Chandrayaan-3, which had begun travelling at about 6,000 km per hour, slowed down to a relative velocity near zero as it landed. But as the spacecraft’s power landing began, ISRO mission centre waited with bated breath, with scientists glued to their seats, watching the data being transmitted through ISRO’s telemetry, tracking and command services.

The data showed the horizontal velocity, vertical velocity and the altitude of the lander – all three crucial for a nominal or successful landing.

Chandrayaan-3 stood over 30 km away from the lunar surface at 5.40 pm, minutes away from the beginning of the power descent, ISRO’s deep space tracking station reported, with scientists still analysing lander data.
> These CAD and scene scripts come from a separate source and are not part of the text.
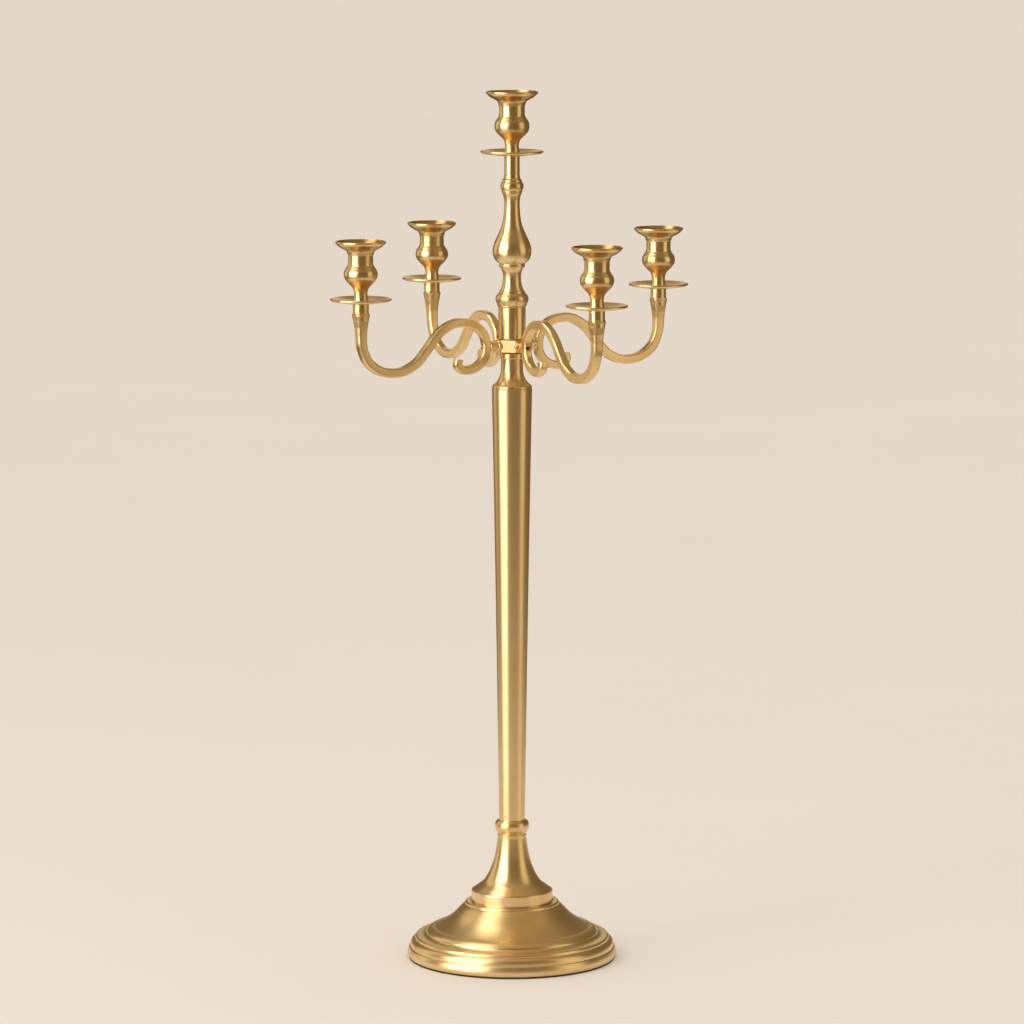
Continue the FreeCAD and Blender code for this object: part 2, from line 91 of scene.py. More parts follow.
def spun(name, outline, base, edge=0.25, steps=128):
    """A turned piece: the outline is drawn from one vertex, spun round the axis and eased at its edges."""
    points = drawn(outline)
    bpy.ops.object.select_all(action="DESELECT")
    bpy.ops.mesh.primitive_plane_add(size=MM)
    piece = bpy.context.object
    piece.name = name
    piece.data.name = name
    bpy.ops.object.mode_set(mode="EDIT")
    bpy.ops.mesh.select_mode(type="VERT")
    bpy.ops.mesh.merge(type="CENTER")
    bpy.ops.transform.translate(value=points[0] + Vector((0, 0, base)))
    for here, there in zip(points, points[1:] + points[:1]):
        bpy.ops.mesh.extrude_region_move(TRANSFORM_OT_translate={"value": there - here})
    bpy.ops.mesh.select_all(action="SELECT")
    bpy.ops.mesh.spin(steps=steps, angle=2 * math.pi, center=(0, 0, 0), axis=(0, 0, 1))
    bpy.ops.mesh.select_all(action="SELECT")
    bpy.ops.mesh.remove_doubles(threshold=0.004 * MM)
    bpy.ops.mesh.normals_make_consistent(inside=False)
    if edge:
        bpy.ops.mesh.select_mode(type="EDGE")
        bpy.ops.mesh.select_all(action="DESELECT")
        bpy.ops.mesh.edges_select_sharp(sharpness=math.radians(24))
        bpy.ops.mesh.bevel(offset=edge * MM, segments=2, clamp_overlap=True)
    bpy.ops.object.mode_set(mode="OBJECT")
    smoothed(piece, 40)
    return piece


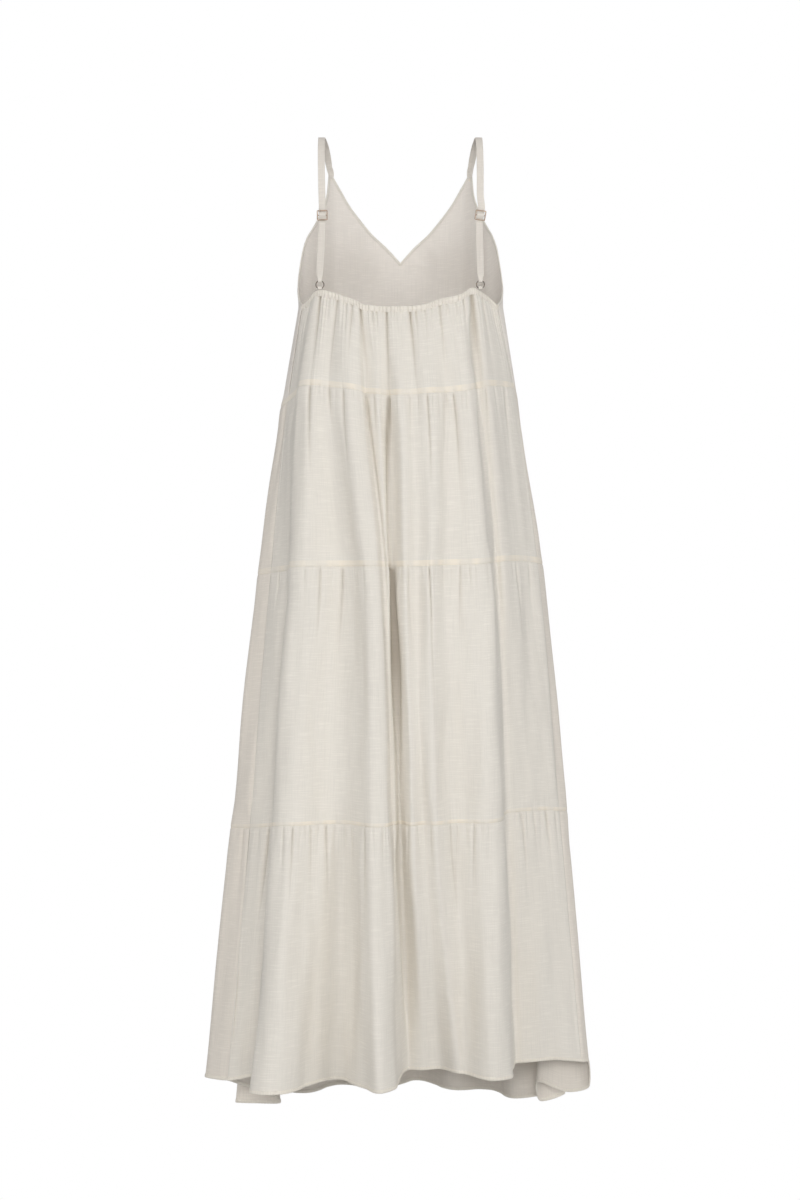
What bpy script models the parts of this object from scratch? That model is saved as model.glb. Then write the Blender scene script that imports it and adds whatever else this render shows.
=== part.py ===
# Tiered maxi dress in its worn, filled-out form. Metres, +Z up, +Y to the wearer's front.
# The origin is midway between the tops of the two shoulder straps.
#
# The cloth is one closed loop of fold lines that runs round the body. Each fold line has a place
# at five levels: the top of the back, the three tier seams and the hem. A panel is the stretch
# of that loop between its side seams, between two levels.

import math

import bmesh
import bpy
import numpy as np

MM = 0.001

# Cloth and trim sizes
WALL = 1.5 * MM
BAND_WALL = 2.8 * MM
STRAP_WALL = 1.2 * MM
GAP = 0.3 * MM
BAND_HEIGHT = 8.5 * MM
RUCHE_DEPTH = 0.7 * MM

# Distance of each level below the top of the back
LEVELS = (0.0, 0.127, 0.361, 0.705, 1.055)
TOP, SEAM_1, SEAM_2, SEAM_3, HEM = LEVELS

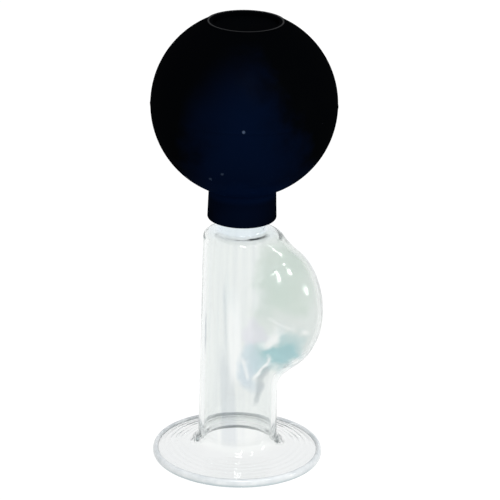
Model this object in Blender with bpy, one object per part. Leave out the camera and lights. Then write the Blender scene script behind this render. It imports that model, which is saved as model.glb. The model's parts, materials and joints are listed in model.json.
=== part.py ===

By 5.49 pm, the spacecraft began its pivotal power descent to the moon surface along its intended trajectory. Soon, the ISRO centre broke into applause as its rough breaking phase began – which would last 11.5 minutes. By this time, with an image of Chandrayaan-3 shining on the screen, the presenters at the ISRO centre said the spacecraft had finished 20 percent of its journey to touch down. “It has started well…Performance seems to be nominal.”

Now, the Automatic Landing Sequence or ALS had taken charge of the spacecraft. There could be “no intervention from the ground systems”. The horizontal velocity had declined from about 6,000 per km to 1,150 km. “A majestic start for the rough breaking.”  

The altitude gradually declined to 28.02 km as the lander continuously transmitted pictures of the moon’s surface. At 5.56 pm, as the scientists at ISRO sat tense, the presenter declared: “50 percent of the journey has been completed...Landing is nominal, horizontal velocity decreasing.”

At the end of the rough breaking phase, the altitude stood at 7.4 km. The next phase of altitude hold would last for all of 10 seconds – with the spacecraft looking straight at the moon’s surface. “720 km per second horizontal velocity.” 

As the spacecraft entered the second last phase of the landing fine-braking, PM Modi joined the telecast. At 6.01 pm, the presenter announced that the prime minister was here to “encourage us”, adding that the altitude hold phase passed easily and fine-braking would last for three minutes.

By the end of the fine-braking, moments away from the landing, Vikram lander would be at 800 m altitude, vertically. “We can see the visualisation of the altitude on the screen...the vertical velocity should decline to nearly zero…Sensors are performing nominally.”

At 6.04 pm – the anticipated time of landing – as scientists bit their nails, the camera intermittently panned to PM Modi. “Onto the final phase, vertical descent…local navigation…it's successful.” The centre roared. The phase 1 of the vertical descent had been declared successful.  

“It must go down from 800 m…Height is constantly decreasing, hover above the landing site for 20-22 seconds.”

At 6.06 pm, the spacecraft began its final descent. “Lander following path, height less than 200 m… and vertical descent phase 2, the Chandrayaan-3 is hovering at 150 m altitude,” said the presenter, amid another loud cheer. Between the next two minutes, the spacecraft retargeted as sensors confirmed safety.  

“Two engines are now being fired, we are nearly at zero velocity.” The camera panned again to Modi, with the spacecraft less than 50 m above the lunar surface. “The PM is here to encourage us, critically looking at visuals…”

As the presenter finished her sentence, loud celebrations took over ISRO and PM Modi waved the national flag on the screen.

And with that, ISRO announced, “India is on the moon.”